The Abrasive Blasting Manufacturers Alliance was among the trade groups welcoming the revocation of the rule, which would have required shipyard and construction companies to train and monitor workers to help them avoid dangerous levels of beryllium exposure. The rule “imposed complex and costly regulations on abrasive blasters, despite no evidence of any beryllium-related illness in the history of the industry,” it said in a statement to Reuters.
Multiple studies by occupational health and toxic chemical experts reviewed by Reuters show that exposure to beryllium dust can lead to chronic beryllium disease, a debilitating and potentially fatal lung condition. When the Labor Department under Obama issued the rule in 2015, it said even the legal level of beryllium exposure posed a “significant risk” of the disease. In proposing to revoke the rule in June, the agency, now under new political leadership, said there was “uncertainty” over the efficacy of such a measure.

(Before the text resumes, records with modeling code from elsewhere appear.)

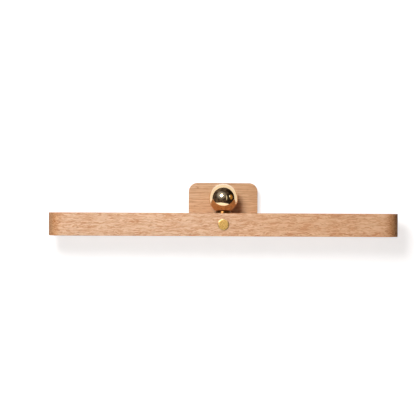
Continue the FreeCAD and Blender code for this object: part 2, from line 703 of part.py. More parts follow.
def cell_connectors():
    """Connectors at the board's two ends, in line with the cells' leads."""
    z_range = (BOARD_TOP_Z, BOARD_TOP_Z + PLUG_BLOCK_HEIGHT)
    y_range = (BALL_Y - PLUG_BLOCK_LENGTH / 2, BALL_Y + PLUG_BLOCK_LENGTH / 2)
    left = block((BOARD_LEFT, BOARD_LEFT + PLUG_BLOCK_WIDTH), y_range, z_range)
    right = block((BOARD_RIGHT - PLUG_BLOCK_WIDTH, BOARD_RIGHT), y_range, z_range)
    return [left, right]


def socket_shell():
    """Rounded steel shell of the charging socket, open towards the bar's back."""
    front_y = socket_front_y()
    y_range = (front_y - SOCKET_LENGTH, front_y)
    shell = capsule_along_y(SOCKET_WIDTH, SOCKET_HEIGHT, y_range, SOCKET_X, SOCKET_Z)
    hollow = capsule_along_y(
        SOCKET_WIDTH - 2 * SOCKET_WALL,
        SOCKET_HEIGHT - 2 * SOCKET_WALL,
        y_range,
        SOCKET_X,
        SOCKET_Z,
    )
    return shell.cut(hollow)


def socket_tongue():
    """Moulded block in the socket's shell with the thin tongue that the plug goes over."""
    front_y = socket_front_y()
    back_y = front_y - SOCKET_LENGTH
    filler = capsule_along_y(
        SOCKET_WIDTH - 2 * SOCKET_WALL,
        SOCKET_HEIGHT - 2 * SOCKET_WALL,
        (back_y, back_y + SOCKET_BLOCK),
        SOCKET_X,
        SOCKET_Z,
    )
    tongue = block(
        (SOCKET_X - TONGUE_WIDTH / 2, SOCKET_X + TONGUE_WIDTH / 2),
        (back_y, front_y - TONGUE_SETBACK),
        (SOCKET_Z - TONGUE_THICKNESS / 2, SOCKET_Z + TONGUE_THICKNESS / 2),
    )
    return filler.fuse(tongue).removeSplitter()


def socket_front_y():
    """Place along Y of the socket's open end, level with the floor of the plug's recess."""
    return BAR_BACK_Y - PLUG_RECESS_DEPTH


def charge_light_inner_y():
    """Place along Y of the charge light's inner end."""
    return POCKET_BACK_Y - CHARGE_LIGHT_REACH


def charge_light():
    """Clear rod that carries the charge diode's light to the bar's back."""
    y_range = (charge_light_inner_y(), BAR_BACK_Y)
    return level(CHARGE_LIGHT_DIAMETER / 2, y_range, CHARGE_LIGHT_X, SOCKET_Z)


def switch_board():
    """Small upright board behind the tact switch, in the main board's notch."""
    half = SWITCH_BOARD_WIDTH / 2
    z_range = (PAD_TOP_Z, BUTTON_Z + SWITCH_SIZE / 2)
    return block((-half, half), (SWITCH_BACK_Y, SWITCH_BOARD_BACK_Y), z_range)


def tact_switch():
    """Housing of the tact switch, bored for its plunger."""
    half = SWITCH_SIZE / 2
    y_range = (SWITCH_FRONT_Y, SWITCH_BACK_Y)
    housing = block((-half, half), y_range, (BUTTON_Z - half, BUTTON_Z + half))
    housing = housing.makeFillet(PART_CORNER / 2, edges_along(housing, Y_AXIS))
    bore_end = SWITCH_FRONT_Y + PLUNGER_HELD + BUTTON_TRAVEL + CLEAR_GAP
    return housing.cut(level(PLUNGER_DIAMETER / 2 + RUNNING_GAP, (SWITCH_FRONT_Y, bore_end), z=BUTTON_Z))


def tact_plunger():
    """Plunger of the tact switch, which the button's stem presses."""
    return level(PLUNGER_DIAMETER / 2, (STEM_END_Y, SWITCH_FRONT_Y + PLUNGER_HELD), z=BUTTON_Z)


def button_cap():
    """Turned brass button: a flat cap with a chamfered edge and a grooved stem."""
    radius = BUTTON_DIAMETER / 2
    stem = BUTTON_STEM_DIAMETER / 2
    groove = CLIP_GROOVE_DIAMETER / 2
    face_y = BAR_FRONT_Y - BUTTON_PROUD
    face_centre = FreeCAD.Vector(0, face_y, BUTTON_Z)
    edges = path_through([
        face_centre,
        FreeCAD.Vector(radius - BUTTON_CHAMFER, face_y, BUTTON_Z),
        FreeCAD.Vector(radius, face_y + BUTTON_CHAMFER, BUTTON_Z),
        FreeCAD.Vector(radius, CAP_BACK_Y, BUTTON_Z),
        FreeCAD.Vector(stem, CAP_BACK_Y, BUTTON_Z),
        FreeCAD.Vector(stem, CLIP_FRONT_Y, BUTTON_Z),
        FreeCAD.Vector(groove, CLIP_FRONT_Y, BUTTON_Z),
        FreeCAD.Vector(groove, CLIP_BACK_Y, BUTTON_Z),
        FreeCAD.Vector(stem, CLIP_BACK_Y, BUTTON_Z),
        FreeCAD.Vector(stem, STEM_END_Y, BUTTON_Z),
        FreeCAD.Vector(0, STEM_END_Y, BUTTON_Z),
        face_centre,
    ])
    return turned(edges, FreeCAD.Vector(0, 0, BUTTON_Z), Y_AXIS)


def button_clip():
    """Open clip in the stem's groove that keeps the button in the bar."""
    y_range = (CLIP_FRONT_Y, CLIP_BACK_Y)
    ring = level(CLIP_DIAMETER / 2, y_range, z=BUTTON_Z)
    hole = level(CLIP_GROOVE_DIAMETER / 2, y_range, z=BUTTON_Z)
    mouth = block((-CLIP_MOUTH / 2, CLIP_MOUTH / 2), y_range, (BUTTON_Z - CLIP_DIAMETER, BUTTON_Z))
    return ring.cut([hole, mouth])


def save(name, solids):
    """Write one sub-part, which may be a group of separate solids."""
    group = solids if isinstance(solids, list) else [solids]
    for solid in group:
        if not solid.isValid() or not solid.isClosed():
            raise ValueError(name + " is not a closed valid solid")
    shape = group[0] if len(group) == 1 else Part.makeCompound(group)
    shape.exportStep(os.path.join("parts", name + ".step"))


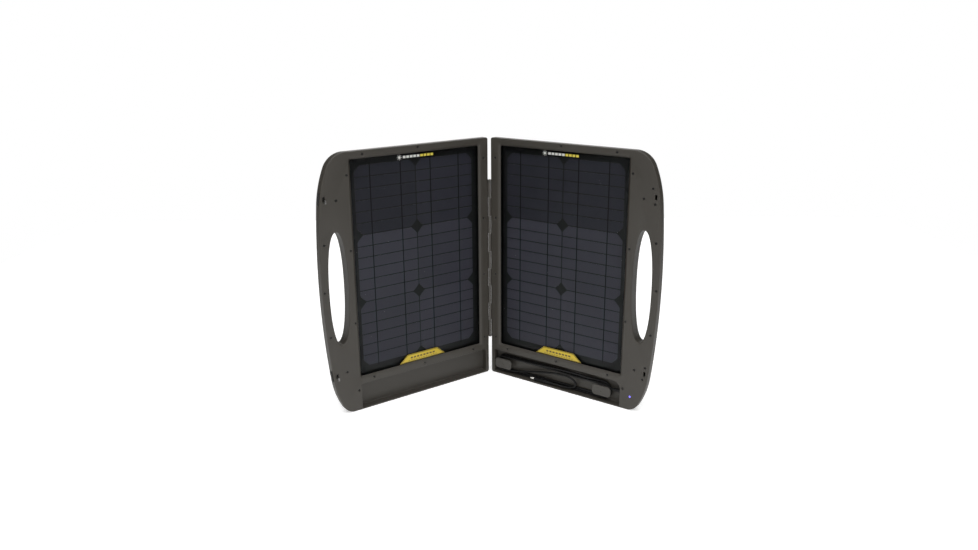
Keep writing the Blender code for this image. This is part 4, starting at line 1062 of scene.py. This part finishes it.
def makePanel(side):
    label = labels[side]
    over = panel["backingOver"]
    outline = roundedBox(window["left"] - over, window["right"] + over, window["low"] - over,
                         window["top"] + over, 1.5, 4)
    sheet = softPrism("sheet", outline, *panel["backing"], 0.05, 1)
    settle(sheet, label + "CellBacking", side, "backFilm", (label + "_cell_sheet",))
    cells = grown(cellField, {"Copy": cellShape(), "Columns": 2, "Rows": 3, "Pitch": panel["pitch"],
                              "Middle": (panel["middle"][0], panel["front"], panel["middle"][1]),
                              "Seed": panel["seed"] + side, "Material": paint["siliconCells"]})
    flatMap(cells)
    settle(cells, label + "Cells", side, "siliconCells", smooth=0)
    ribbons = []
    tall = panel["pitch"] * 2 + panel["cell"] + panel["ribbonOver"]
    for column in (-0.5, 0.5):
        centre = panel["middle"][0] + column * panel["pitch"]
        ribbon = block("ribbon", (-panel["ribbon"] / 2, 0.0, -tall / 2),
                       (panel["ribbon"] / 2, panel["ribbonThick"], tall / 2))
        ribbons.append(inRow(ribbon, 2, (centre - panel["ribbonAt"], panel["front"] - panel["ribbonSits"],
                                         panel["middle"][1]), (panel["ribbonAt"] * 2, 0.0, 0.0), "tinRibbonDarkReflection"))
    settle(joined(ribbons, "ribbons"), label + "Busbars", side, "tinRibbonDarkReflection", smooth=0)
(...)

Allen Harville, safety chairman of United Steelworkers Local 8888 in Newport News, Virginia, says he believes dozens of his colleagues have suffered from lung diseases associated with beryllium exposure. But blood tests to confirm the link cost hundreds of dollars and are not offered at most hospitals, so few can prove it, he said.
Harville said beryllium exposure isn’t limited to workers: it leaves the worksite in clouds of blasting dust and the gritty coal slag that sticks to workers’ clothes and skin, which risks exposing others.

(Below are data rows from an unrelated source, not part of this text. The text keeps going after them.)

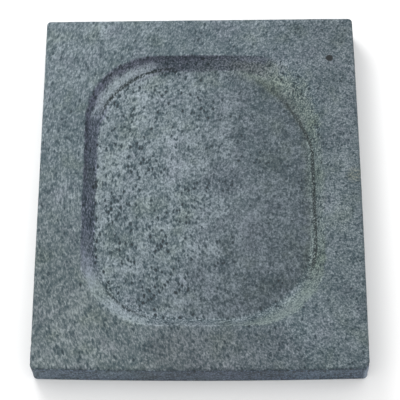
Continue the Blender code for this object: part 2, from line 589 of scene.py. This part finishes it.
# How much more often crystals come where they crowd, and how soft the limit between a cell
# with a crystal and one without is.
CROWDING = 0.35
CRYSTAL_FADE = 0.12

# The grinder swung in wide arcs round a point well past the right side. The grain and the
# crystals are drawn out along them.
SWING_REACH = 330.0
DRAG = 0.66

# Places on the slab, in millimetres, and the height that they are measured from: the dark
# inclusion, the rust, and the middles of the patches where mica crowds, where the stone is
# paler and where it is a little paler.
INCLUSION = (104.3, 112.4)
RUST = (120.0, 8.0)
MICA_PATCHES = ((-57.0, 72.0), (-72.0, -18.0), (-58.0, -50.0))
PALE_PATCHES = ((-47.0, 2.0), (7.0, -12.0), (-20.0, 56.0))
FAINT_PATCHES = ((102.0, -30.0), (-90.0, -98.0))
PATCH_HEIGHT = 20.0


def centred_noise(tree, place, size, detail, offset=(0.0, 0.0, 0.0)):
    """Noise of a size in millimetres, from about -1 to 1 and 0 on average."""
    moved = add(tree, "ShaderNodeVectorMath", {0: place, 1: offset}, operation="ADD")
    noise = add(
        tree,
        "ShaderNodeTexNoise",
        {"Vector": moved, "Scale": 1 / size, "Detail": detail, "Roughness": 0.55},
        output="Fac",
    )
    return weigh(tree, -2.0, [(noise, 4.0)])


def crystals(tree, place, size, share, crowd, offset):
    """Round-edged crystals in some of the cells, more of them where they crowd. 1 inside one."""
    moved = add(tree, "ShaderNodeVectorMath", {0: place, 1: offset}, operation="ADD")
    middle = add(tree, "ShaderNodeTexVoronoi", {"Vector": moved, "Scale": 1 / size}, output="Distance")
    lot = add(
        tree, "ShaderNodeSeparateColor", {"Color": middle.node.outputs["Color"]}, output="Red"
    )
    crowded = weigh(tree, lot, [(crowd, CROWDING)])
    return where(
        tree,
        (crowded, 1.0 - share - CRYSTAL_FADE, 1.0 - share + CRYSTAL_FADE),
        (middle, 0.72, 0.18),
    )


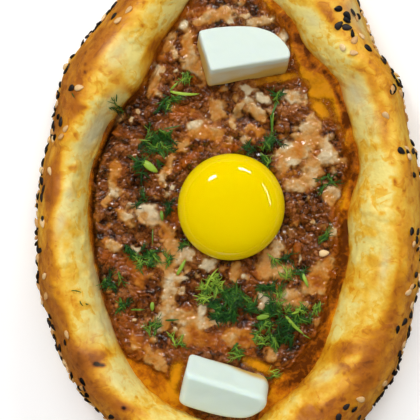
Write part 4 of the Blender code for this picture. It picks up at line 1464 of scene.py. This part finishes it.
def pats() -> tuple[Pat, Pat]:
    """Returns the two pats: one near each end of the filling."""
    top = Pat(
        name="butter_top",
        stands_for="butter_pat_top",
        outline=(
            (-16.4, 9.2, 1.6), (-7.9, 9.2, 3), (0.5, 8.4, 4), (6.7, 6.8, 4), (11.4, 3.5, 4),
            (14.6, -0.8, 3), (15.9, -4.8, 2), (14.9, -7, 1), (-14.9, -7.9, 1.2),
        ),
        middle=(5.8, 53.5, 20.7),
        turned=(-20, 8, 8.7),
        melt=((-11.2, 51, 9, 1.6, 104, 1.1), (14, 45.6, 11, 1.5, 12, 0.8), (19, 47, 4, 1.5, 12, 0.5)),
        # Painted shade: this white is darker than the other pat's, for how the light falls on this pat.
        white=srgb(210, 223, 215),
        # Partly painted shade: the sides' tan stands in for shade and reflected filling as well as melt.
        side_melt_and_shade=0.55,
        softening=0.9 * MM,
    )
    bottom = Pat(
        name="butter_bottom",
        stands_for="butter_pat_bottom",
        outline=(
            (-16.3, 6.8, 1.2), (0, 6.2, 4), (13.6, 5.8, 2), (15.8, 2.6, 2), (15.4, -1.6, 3),
            (10.6, -6.6, 4), (2.6, -9, 4), (-10.2, -9.4, 4), (-15.6, -8.2, 2),
        ),
        middle=(-1.3, -70.2, 20.4),
        turned=(33, 2, -15.5),
        melt=((8.5, -64, 8, 1.9, -22, 0.9), (-18.8, -70, 8, 1, 80, 0.6)),
        # Painted light: this white is lighter than the other pat's, for how the light falls on this pat.
        white=srgb(217, 234, 226),
        side_melt_and_shade=0.06,
        softening=2.5 * MM,
    )
    return top, bottom


# ---- Dill and sesame ----


class Blanket:
    """The height of the food's top on a square lattice over the plan, for loose things to rest on."""

    def __init__(self, cell: float = 1.0 * MM) -> None:
        """Starts an empty lattice over the solids' box.

        Args:
            cell: the lattice's spacing.
        """
        self.cell = cell
        self.corner = np.array(SOLID_BOX[0][:2]) - 4 * cell
        size = (np.array(SOLID_BOX[1][:2]) - self.corner) / cell + 5
        self.tops = np.zeros(size.astype(int))

    def index(self, plan: Array) -> tuple[Array, ...]:
        """Returns the cells that hold these places."""
        cells = ((plan[..., :2] - self.corner) / self.cell).astype(int)
        return tuple(np.moveaxis(np.clip(cells, 0, np.array(self.tops.shape) - 1), -1, 0))

    def cover(self, points: Array) -> None:
        """Raises each cell to the highest of these points in it."""
        np.maximum.at(self.tops, self.index(points), points[:, 2])

    def height(self, plan: Array) -> Array:
        """Returns the mean of the cells at and round each place."""
        steps = np.array(((0, 0), (1, 0), (-1, 0), (0, 1), (0, -1))) * self.cell
        return np.mean([self.tops[self.index(plan + step)] for step in steps], 0)


def joined(shells: Sequence[Shell]) -> Shell:
    """Joins shells.

    Args:
        shells: the points and faces of each.

    Returns:
        All of them as one shell.
    """
    points, *faces = zip(*shells)
    starts = np.cumsum([0, *map(len, points[:-1])])
    quads, triangles = (np.concatenate([part + start for part, start in zip(kind, starts)]) for kind in faces)
    return np.concatenate(points), quads, triangles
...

The beryllium case is one example of how the deregulatory push has angered those who want more protections.
“Two-for-one is a sledgehammer that could be used to smash progress in areas they don’t like,” said David Friedman, who helped lead road safety and energy efficiency efforts at the Transportation and Energy departments during the Obama administration.

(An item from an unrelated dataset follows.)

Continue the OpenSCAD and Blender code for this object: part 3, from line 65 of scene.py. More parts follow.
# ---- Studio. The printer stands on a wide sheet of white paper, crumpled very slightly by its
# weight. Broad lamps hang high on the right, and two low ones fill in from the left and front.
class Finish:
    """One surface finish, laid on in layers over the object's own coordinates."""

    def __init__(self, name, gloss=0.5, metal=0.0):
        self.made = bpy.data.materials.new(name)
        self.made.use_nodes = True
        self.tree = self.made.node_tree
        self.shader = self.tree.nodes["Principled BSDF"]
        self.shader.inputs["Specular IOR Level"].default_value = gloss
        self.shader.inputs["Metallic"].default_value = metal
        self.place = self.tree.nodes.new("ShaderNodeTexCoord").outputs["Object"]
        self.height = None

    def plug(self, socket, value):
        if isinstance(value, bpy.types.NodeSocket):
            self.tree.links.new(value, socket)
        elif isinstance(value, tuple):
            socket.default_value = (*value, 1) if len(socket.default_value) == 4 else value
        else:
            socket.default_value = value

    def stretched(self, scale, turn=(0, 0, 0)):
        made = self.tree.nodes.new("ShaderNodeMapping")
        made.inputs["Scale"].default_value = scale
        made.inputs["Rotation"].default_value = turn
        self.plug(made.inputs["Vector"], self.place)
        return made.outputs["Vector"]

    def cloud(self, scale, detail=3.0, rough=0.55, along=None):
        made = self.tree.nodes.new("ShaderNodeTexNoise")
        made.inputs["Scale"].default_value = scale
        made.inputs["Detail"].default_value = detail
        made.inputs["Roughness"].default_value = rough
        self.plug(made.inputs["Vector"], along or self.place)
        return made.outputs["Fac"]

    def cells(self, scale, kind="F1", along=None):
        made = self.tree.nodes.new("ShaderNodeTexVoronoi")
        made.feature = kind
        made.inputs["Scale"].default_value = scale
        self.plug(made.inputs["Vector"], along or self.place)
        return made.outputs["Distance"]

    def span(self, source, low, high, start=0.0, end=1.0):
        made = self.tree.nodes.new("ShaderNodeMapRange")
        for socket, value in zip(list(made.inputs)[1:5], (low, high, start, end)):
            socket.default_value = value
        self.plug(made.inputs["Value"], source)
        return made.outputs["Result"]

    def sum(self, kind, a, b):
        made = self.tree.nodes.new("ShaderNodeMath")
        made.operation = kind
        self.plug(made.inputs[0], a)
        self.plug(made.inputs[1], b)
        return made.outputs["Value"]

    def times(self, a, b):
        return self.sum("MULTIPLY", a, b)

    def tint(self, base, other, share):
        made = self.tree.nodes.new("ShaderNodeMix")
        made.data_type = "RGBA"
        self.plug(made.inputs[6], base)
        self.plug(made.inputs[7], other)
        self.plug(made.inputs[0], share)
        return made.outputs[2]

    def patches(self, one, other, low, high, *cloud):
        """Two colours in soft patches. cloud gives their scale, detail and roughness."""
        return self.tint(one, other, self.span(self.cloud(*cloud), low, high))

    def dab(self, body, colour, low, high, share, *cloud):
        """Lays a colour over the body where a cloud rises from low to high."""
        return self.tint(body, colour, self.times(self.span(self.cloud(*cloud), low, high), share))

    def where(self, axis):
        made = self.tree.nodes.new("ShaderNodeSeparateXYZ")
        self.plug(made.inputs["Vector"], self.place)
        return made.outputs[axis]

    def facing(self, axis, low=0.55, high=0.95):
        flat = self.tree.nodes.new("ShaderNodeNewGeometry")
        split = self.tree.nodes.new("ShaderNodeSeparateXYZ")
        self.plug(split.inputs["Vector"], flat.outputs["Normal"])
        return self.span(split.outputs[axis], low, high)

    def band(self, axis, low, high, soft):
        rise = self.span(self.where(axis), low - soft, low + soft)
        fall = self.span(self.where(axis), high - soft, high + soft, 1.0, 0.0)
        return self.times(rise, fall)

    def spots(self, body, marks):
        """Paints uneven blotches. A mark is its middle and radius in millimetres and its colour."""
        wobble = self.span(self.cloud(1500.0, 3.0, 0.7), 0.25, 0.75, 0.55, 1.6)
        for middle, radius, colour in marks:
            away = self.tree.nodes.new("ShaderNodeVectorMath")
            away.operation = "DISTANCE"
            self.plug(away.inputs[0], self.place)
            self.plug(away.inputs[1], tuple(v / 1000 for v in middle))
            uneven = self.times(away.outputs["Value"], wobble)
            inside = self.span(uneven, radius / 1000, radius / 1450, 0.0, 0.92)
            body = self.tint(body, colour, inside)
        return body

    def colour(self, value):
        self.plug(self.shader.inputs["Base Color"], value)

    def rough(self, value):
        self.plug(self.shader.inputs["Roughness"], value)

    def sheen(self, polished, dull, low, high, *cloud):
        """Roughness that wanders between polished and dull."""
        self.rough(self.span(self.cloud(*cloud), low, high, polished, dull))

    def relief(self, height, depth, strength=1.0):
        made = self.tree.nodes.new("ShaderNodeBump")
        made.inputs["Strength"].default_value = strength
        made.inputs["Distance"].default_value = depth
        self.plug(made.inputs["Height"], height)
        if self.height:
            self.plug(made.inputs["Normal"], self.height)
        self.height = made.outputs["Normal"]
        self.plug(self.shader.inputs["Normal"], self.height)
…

Public interest groups sued Trump in February over the two-for-one deregulatory requirement, arguing it arbitrarily forces agencies to repeal regulations already deemed necessary to protect consumers and workers.
Federal attorneys countered that the measure was needed to address outmoded, ineffective or overly burdensome rules.
The rollbacks reflect what experts on both sides of Washington’s political divide describe as the biggest deregulatory push by the U.S. government in a generation under Trump, who said during his presidential campaign that 70 percent of federal agency regulations could be eliminated.
COAL RULE BITES DUST
In August, the Interior Department rescinded Obama-era regulations that clarified how much oil, gas and coal companies should pay the federal government in royalties from mineral extraction on federal land. States receive a portion of those royalties.
The rule was aimed at stopping the practice of coal companies selling coal at below-market prices to their affiliated companies as a way to reduce royalty payments the companies owed, according to former Interior Department officials who worked on the rule.
Rescinding the rule could save industry between $60 million and $75 million annually, according to an economic analysis the department published in August.
But New Mexico and California could lose a combined $18 million in annual royalties that have been used to support schools in the two states, according to statements by the attorneys general of both states, who sued the department over the issue in April. Federal attorneys said the law was defective and companies struggled to comply with it.
The National Mining Association, which represents mining companies, said abolishing the rule was consistent with the two-for-one requirement. It had argued that disputes over how much coal companies should pay in royalties are increasingly rare, so the Obama-era rule was not needed.